**Direction**
Set down exactly the lines of the listing below, please, beginning with the first and ending with the line that holds "# The exported".

■ ■ ■ ■ ■

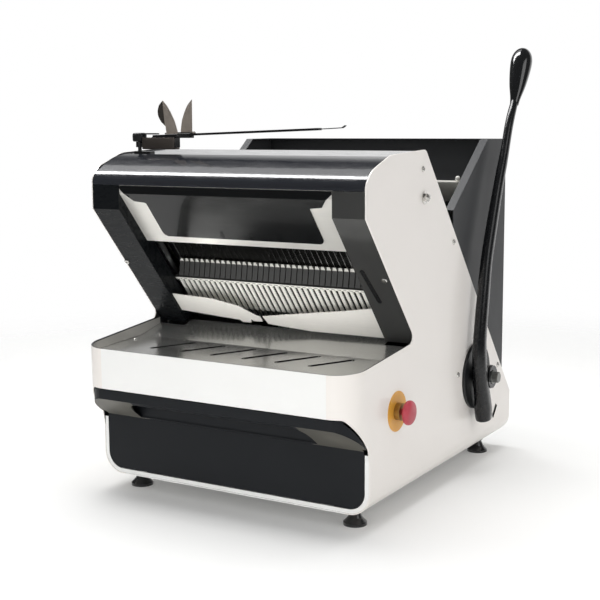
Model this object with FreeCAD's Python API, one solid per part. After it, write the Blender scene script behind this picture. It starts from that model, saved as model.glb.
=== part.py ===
import FreeCAD, Part
import math
import os

# Table-top frame bread slicer, millimetres, +Z up, front at low Y.
# Working frame: X = 0 in the middle, Y = 0 at the front rim, Z = 0 at the bottom of the housing.
# The exported pieces are moved so that the origin is the bottom centre of the whole machine.

# ---------------------------------------------------------------- housing
body_w = 560.0             # width over the side panels
body_d = 696.0             # depth
top_z = 600.0              # top rear corner of the side panels
sheet = 2.0                # housing sheet
low_r = 40.0               # rounded lower long edges
wrap_r = 48.0              # plan radius of the front corners
rim_z = 248.0              # rim of the front band
rim_slope = 0.095          # rise of the rim and of the tray towards the rear
band_low_z = 175.0         # lower edge of the front band
setback = 61.0             # drawer frame behind the front rim
cut_z = 112.0              # height where the slanted cut meets the drawer frame
lean = 40.0                # both inclines, degrees from the vertical
vertex_y = 45.5            # top of the front incline
vertex_drop = 105.0        # top of the front incline below the top rear corner
nose_drop = 60.0           # lower edge of the nose below the top rear corner
rear_corner_z = 90.0       # height where the rear incline meets the back
throat_r = 12.0            # rounded throat corner
top_r = 14.0               # rounded top rear corner
rear_r = 10.0              # rounded bottom rear corner
fit = 0.3                  # seat clearance between sheet pieces
flange_w = 9.5             # drawer frame flange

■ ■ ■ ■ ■

**The result**
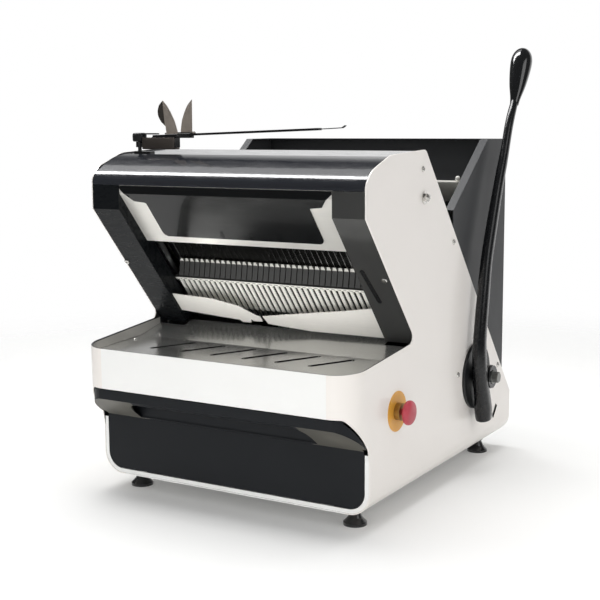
Model this object with FreeCAD's Python API, one solid per part. After it, write the Blender scene script behind this picture. It starts from that model, saved as model.glb.
=== part.py ===
import FreeCAD, Part
import math
import os

# Table-top frame bread slicer, millimetres, +Z up, front at low Y.
# Working frame: X = 0 in the middle, Y = 0 at the front rim, Z = 0 at the bottom of the housing.
# The exported pieces are moved so that the origin is the bottom centre of the whole machine.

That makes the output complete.